- **DATA SHOWN**
========

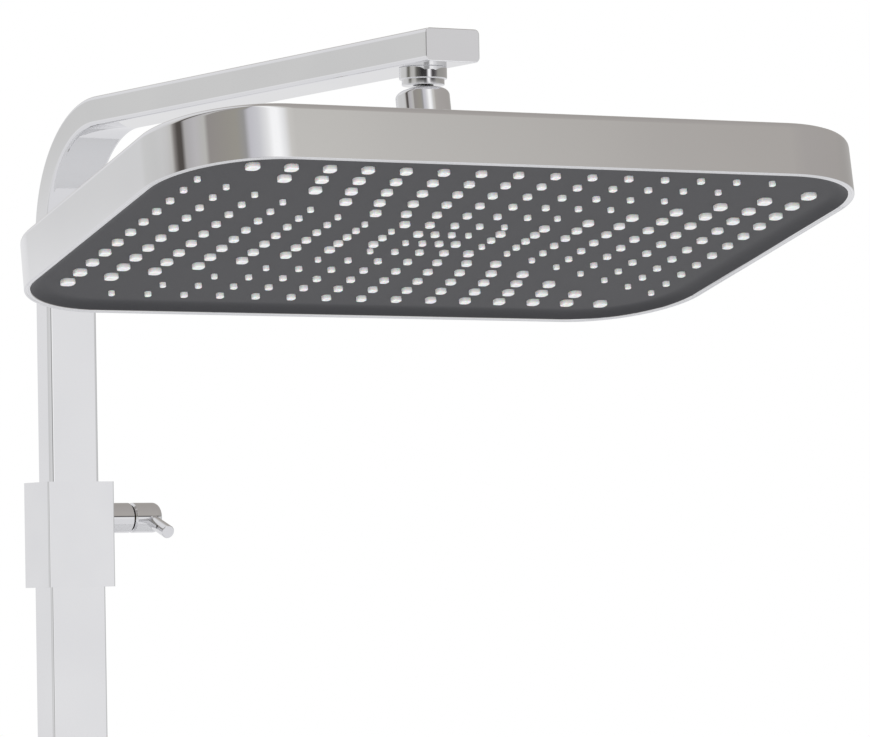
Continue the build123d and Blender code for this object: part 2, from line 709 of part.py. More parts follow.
# ---- Socket nut: domed shoulder over a spherical cavity, threaded onto the socket base --------
with BuildPart() as socket_nut:
    with BuildSketch(head_section):
        with BuildLine():
            Polyline(
                (0, nut_top), (nut_radius - nut_round, nut_top))
            RadiusArc((nut_radius - nut_round, nut_top), (nut_radius, nut_top - nut_round), nut_round)
            Polyline(
                (nut_radius, nut_top - nut_round), (nut_radius, -nut_skirt), (0, -nut_skirt), (0, nut_top))
        make_face()
        Circle(cup_radius, mode=Mode.SUBTRACT)
        with Locations((0, nut_top)):
            Rectangle(2 * nut_opening, 2 * nut_top, mode=Mode.SUBTRACT)
        with Locations((0, -cup_top / 2)):
            Rectangle(2 * cup_radius, cup_top, mode=Mode.SUBTRACT)
        with Locations((0, -cup_top - nut_skirt / 2)):
            Rectangle(2 * (thread_radius + fixed_clearance), nut_skirt, mode=Mode.SUBTRACT)
    revolve(axis=head_axis)
pieces["socket_nut"] = socket_nut

seal_depth = math.sqrt((ball_radius + ball_clearance + ball_seal_wire) ** 2 - ball_seal_radius ** 2)
with BuildPart() as socket_base:
    with BuildSketch(head_section):
        with BuildLine():
            Polyline(
                (passage_radius, -cup_top), (thread_radius, -cup_top), (thread_radius, -nut_skirt),
                (nut_radius, -nut_skirt), (nut_radius, -base_bottom),
                (nipple_radius + fixed_clearance, -base_bottom),
                (nipple_radius + fixed_clearance, -base_shoulder), (passage_radius, -base_shoulder),
                close=True)
        make_face()
        Circle(cup_radius, mode=Mode.SUBTRACT)
        with Locations((ball_seal_radius, -seal_depth)):
            Circle(ball_seal_wire + running_clearance, mode=Mode.SUBTRACT)
    revolve(axis=head_axis)
pieces["socket_base"] = socket_base

with BuildPart() as ball_seal:
    with BuildSketch(head_section):
        with Locations((ball_seal_radius, -seal_depth)):
            Circle(ball_seal_wire)
    revolve(axis=head_axis)
pieces["ball_seal"] = ball_seal

# ---- Head inlet: nipple with its washer, filter and flow restrictor ---------------------------
nipple_seat = chamber_top - chamber_wall
pieces["inlet_washer"] = turned(head_section, head_axis, [
    (passage_radius, nipple_top), (nipple_radius, nipple_top),
    (nipple_radius, -base_shoulder), (passage_radius, -base_shoulder)])

pieces["head_inlet"] = turned(head_section, head_axis, [
    (nipple_bore, nipple_top), (nipple_radius, nipple_top), (nipple_radius, nipple_seat),
    (nipple_flange_radius, nipple_seat), (nipple_flange_radius, nipple_seat - nipple_flange),
    (nipple_bore - insert_step, nipple_seat - nipple_flange),
    (nipple_bore - insert_step, nipple_top - insert_depth), (nipple_bore, nipple_top - insert_depth)])

screen_top = nipple_top - insert_gap
insert_radius = nipple_bore - running_clearance
with BuildPart() as inlet_filter:
    with BuildSketch(head_frame.offset(screen_top)):
        Circle(insert_radius)
        with PolarLocations(filter_outer_ring * insert_radius, 12):
            Circle(filter_hole, mode=Mode.SUBTRACT)
        with PolarLocations(filter_inner_ring * insert_radius, 6):
            Circle(filter_hole, mode=Mode.SUBTRACT)
    extrude(amount=-filter_thickness)
pieces["inlet_filter"] = inlet_filter

with BuildPart() as flow_restrictor:
    with BuildSketch(head_frame.offset(screen_top - filter_thickness - insert_gap)):
        Circle(insert_radius)
        with PolarLocations(restrictor_ring * insert_radius, 5):
            Circle(restrictor_hole, mode=Mode.SUBTRACT)
    extrude(amount=-restrictor_thickness)
pieces["flow_restrictor"] = flow_restrictor

with BuildPart() as head_lock_nut:
    with BuildSketch(head_frame.offset(-head_drop)):
        RegularPolygon(lock_nut_width / 2, 6, major_radius=False)
        Circle(nipple_radius + running_clearance, mode=Mode.SUBTRACT)
    extrude(amount=lock_nut_height)
pieces["head_lock_nut"] = head_lock_nut

hub_top = hub_height - head_drop
hub_bore = nut_radius + hub_clear_of_nut
pieces["hub_cover"] = turned(head_section, head_axis, [
    (hub_base_radius, -head_drop), (hub_top_radius + hub_edge_width, hub_top - hub_edge_height),
    (hub_top_radius, hub_top), (hub_bore, hub_top), (hub_bore, hub_top - hub_skin),
    (hub_top_radius, hub_top - hub_skin), (hub_base_radius - hub_skin, -head_drop)])

# ---- Head casing: pressed shell with a plain upright wall, and the trim inside its lower edge --
with BuildPart() as head_casing:
    with BuildSketch(head_frame.offset(-head_drop)):
        RectangleRounded(head_length, head_width, head_corner)
    extrude(amount=-head_height)
    fillet(head_casing.edges().group_by(head_axis)[-1], head_top_round)
    with BuildSketch(head_frame.offset(-head_drop - head_skin)):
        RectangleRounded(head_length - 2 * head_skin, head_width - 2 * head_skin, head_corner - head_skin)
    extrude(amount=-head_height, mode=Mode.SUBTRACT)
    with BuildSketch(head_frame.offset(-head_drop)):
        Circle(nipple_radius + fixed_clearance)
    extrude(amount=-head_skin, mode=Mode.SUBTRACT)
pieces["head_casing"] = head_casing

with BuildPart() as rim_trim:
    with BuildSketch(head_frame.offset(-head_drop - head_height)):
        RectangleRounded(head_length - 2 * head_skin, head_width - 2 * head_skin, head_corner - head_skin)
        RectangleRounded(
            head_length - 2 * (head_skin + rim_width), head_width - 2 * (head_skin + rim_width),
            head_corner - head_skin - rim_width, mode=Mode.SUBTRACT)
    extrude(amount=rim_height)
pieces["rim_trim"] = rim_trim

# ---- Spray face: plate with a hole for each nozzle, silicone mat, and the chamber above --------
nib_holes = nib_outlines(nib_clearance)
nibs = nib_outlines(0)
mat_length = plate_length - 2 * plate_ledge_width
mat_width = plate_width - 2 * plate_ledge_width
mat_corner = plate_corner - plate_ledge_width
half_length = plate_length / 2
half_width = plate_width / 2
screw_inset = plate_ledge_width / 2 - face_screw_outset
face_screws = [(share * half_length, side * (half_width - screw_inset))
               for side in (-1, 1) for share in long_side_screws]
face_screws += [(side * (half_length - screw_inset), share * half_width)
                for side in (-1, 1) for share in short_side_screws]

border_height = plate_recess - plate_border_setback
border_slope = math.degrees(math.atan((plate_border_width - plate_border_lip) / border_height))
with BuildPart() as spray_plate:
    with BuildSketch(head_frame.offset(plate_face)):
        RectangleRounded(plate_length, plate_width, plate_corner)
        add(nib_holes, mode=Mode.SUBTRACT)
    extrude(amount=plate_thickness)
    with BuildSketch(head_frame.offset(plate_face - border_height)):
        RectangleRounded(plate_length, plate_width, plate_corner)
    extrude(amount=border_height)
    with BuildSketch(head_frame.offset(plate_face - border_height)):
        RectangleRounded(plate_length - 2 * plate_border_lip, plate_width - 2 * plate_border_lip,
                         plate_corner - plate_border_lip)
    extrude(amount=border_height, taper=border_slope, mode=Mode.SUBTRACT)
    with BuildSketch(head_frame.offset(plate_top)):
        RectangleRounded(plate_length, plate_width, plate_corner)
        RectangleRounded(mat_length + 2 * fixed_clearance, mat_width + 2 * fixed_clearance,
                         mat_corner, mode=Mode.SUBTRACT)
    extrude(amount=mat_thickness)
    with BuildSketch(head_frame.offset(mat_top)):
        with Locations(*face_screws):
            Circle(face_screw_radius + running_clearance)
    extrude(amount=chamber_flange - face_screw_length, mode=Mode.SUBTRACT)
pieces["spray_plate"] = spray_plate

with BuildPart() as silicone_mat:
    with BuildSketch(head_frame.offset(plate_top)):
        RectangleRounded(mat_length, mat_width, mat_corner)
    extrude(amount=mat_thickness)
    with BuildSketch(head_frame.offset(plate_face - nib_stand_out)):
        add(nibs)
    extrude(amount=nib_stand_out + plate_thickness)
pieces["silicone_mat"] = silicone_mat

chamber_length = plate_length - 2 * chamber_inset
chamber_width = plate_width - 2 * chamber_inset
chamber_corner = plate_corner - chamber_inset
with BuildPart() as chamber_cover:
    with BuildSketch(head_frame.offset(mat_top)):
        RectangleRounded(plate_length, plate_width, plate_corner)
    extrude(amount=chamber_flange)
    with BuildSketch(head_frame.offset(mat_top)):
        RectangleRounded(chamber_length, chamber_width, chamber_corner)
    extrude(amount=chamber_top - mat_top)
    with BuildSketch(head_frame.offset(mat_top)):
        RectangleRounded(chamber_length - 2 * chamber_wall, chamber_width - 2 * chamber_wall,
                         chamber_corner - chamber_wall)
    extrude(amount=chamber_top - chamber_wall - mat_top, mode=Mode.SUBTRACT)
    with BuildSketch(head_frame.offset(chamber_top)):
        Circle(nipple_radius + running_clearance)
    extrude(amount=-chamber_wall, mode=Mode.SUBTRACT)
    with BuildSketch(head_frame.offset(mat_top)):
        with Locations(*face_screws):
            Circle(face_screw_radius + fixed_clearance)
    extrude(amount=chamber_flange, mode=Mode.SUBTRACT)
pieces["chamber_cover"] = chamber_cover

with BuildPart() as plate_screws:
    with BuildSketch(head_frame.offset(mat_top + chamber_flange)):
        with Locations(*face_screws):
            Circle(face_screw_head)
    extrude(amount=face_screw_head_height)
    with BuildSketch(head_frame.offset(mat_top + chamber_flange)):
        with Locations(*face_screws):
            Circle(face_screw_radius)
    extrude(amount=-face_screw_length)
pieces["plate_screws"] = plate_screws

for label, piece in pieces.items():
    piece.part.label = label
    export_step(piece.part, f"parts/{label}.step")
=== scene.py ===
import json
import math

import bpy
import numpy as np
from mathutils import Matrix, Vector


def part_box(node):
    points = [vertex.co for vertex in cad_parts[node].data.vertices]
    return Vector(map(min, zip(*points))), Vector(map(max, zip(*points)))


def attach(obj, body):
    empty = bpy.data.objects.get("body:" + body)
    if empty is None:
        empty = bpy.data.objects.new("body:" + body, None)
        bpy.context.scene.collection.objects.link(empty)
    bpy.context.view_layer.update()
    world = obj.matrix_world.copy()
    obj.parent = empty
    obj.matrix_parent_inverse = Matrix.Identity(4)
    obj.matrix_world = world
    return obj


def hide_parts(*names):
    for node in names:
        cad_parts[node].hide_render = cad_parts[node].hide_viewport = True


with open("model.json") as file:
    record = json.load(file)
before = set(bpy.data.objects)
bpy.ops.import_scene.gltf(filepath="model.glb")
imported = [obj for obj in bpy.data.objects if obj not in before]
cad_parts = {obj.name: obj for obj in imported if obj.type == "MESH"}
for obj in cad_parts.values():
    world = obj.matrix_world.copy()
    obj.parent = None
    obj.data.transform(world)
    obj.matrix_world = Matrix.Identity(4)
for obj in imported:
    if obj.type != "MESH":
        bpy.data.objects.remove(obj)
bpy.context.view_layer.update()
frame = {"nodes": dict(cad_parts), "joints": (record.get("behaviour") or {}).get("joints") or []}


# ---- Wall bases ---------------------------------------------------------------------------
# Two open boxes of die-cast zinc, each held to the wall by two screws through its floor. They are
# left as cast and tumbled, so they are dull and faintly grainy. A grub screw of stainless steel
# comes up through each sleeve and bites into the base.

def linear(code):
    """An sRGB hex colour as linear red, green, blue and alpha, by the standard sRGB curve."""
    parts = [int(code[i:i + 2], 16) / 255 for i in (0, 2, 4)]
    return tuple(c / 12.92 if c <= 0.04045 else ((c + 0.055) / 1.055) ** 2.4 for c in parts) + (1.0,)


def add_node(tree, kind, inputs=None, **settings):
    """One node. Settings are its attributes, and each input takes a value or another node's socket."""
    node = tree.nodes.new(kind)
    for name, value in settings.items():
        setattr(node, name, value)
    for name, value in (inputs or {}).items():
        if isinstance(value, bpy.types.NodeSocket):
            tree.links.new(value, node.inputs[name])
        else:
            node.inputs[name].default_value = value
    return node


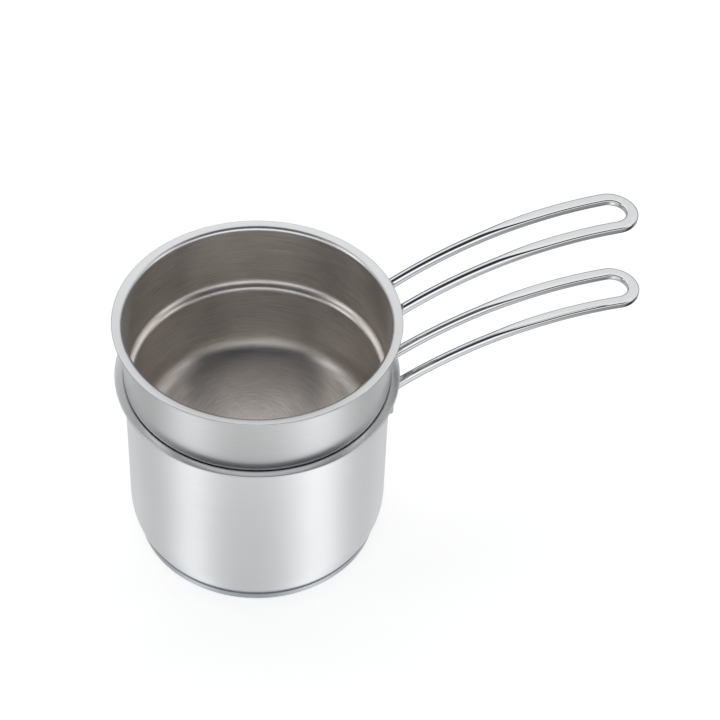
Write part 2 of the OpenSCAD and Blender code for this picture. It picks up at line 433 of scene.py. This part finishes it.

========

- **PROBLEM TO WORK ON**
Nothing but the lines from the one with "for label, piece" to the one with "before = set(bpy.data.objects)" should be echoed, both of them included, exactly as written.

- **RESPONSE TO THIS TASK**
for label, piece in pieces.items():
    piece.part.label = label
    export_step(piece.part, f"parts/{label}.step")
=== scene.py ===
import json
import math

import bpy
import numpy as np
from mathutils import Matrix, Vector


def part_box(node):
    points = [vertex.co for vertex in cad_parts[node].data.vertices]
    return Vector(map(min, zip(*points))), Vector(map(max, zip(*points)))


def attach(obj, body):
    empty = bpy.data.objects.get("body:" + body)
    if empty is None:
        empty = bpy.data.objects.new("body:" + body, None)
        bpy.context.scene.collection.objects.link(empty)
    bpy.context.view_layer.update()
    world = obj.matrix_world.copy()
    obj.parent = empty
    obj.matrix_parent_inverse = Matrix.Identity(4)
    obj.matrix_world = world
    return obj


def hide_parts(*names):
    for node in names:
        cad_parts[node].hide_render = cad_parts[node].hide_viewport = True


with open("model.json") as file:
    record = json.load(file)
before = set(bpy.data.objects)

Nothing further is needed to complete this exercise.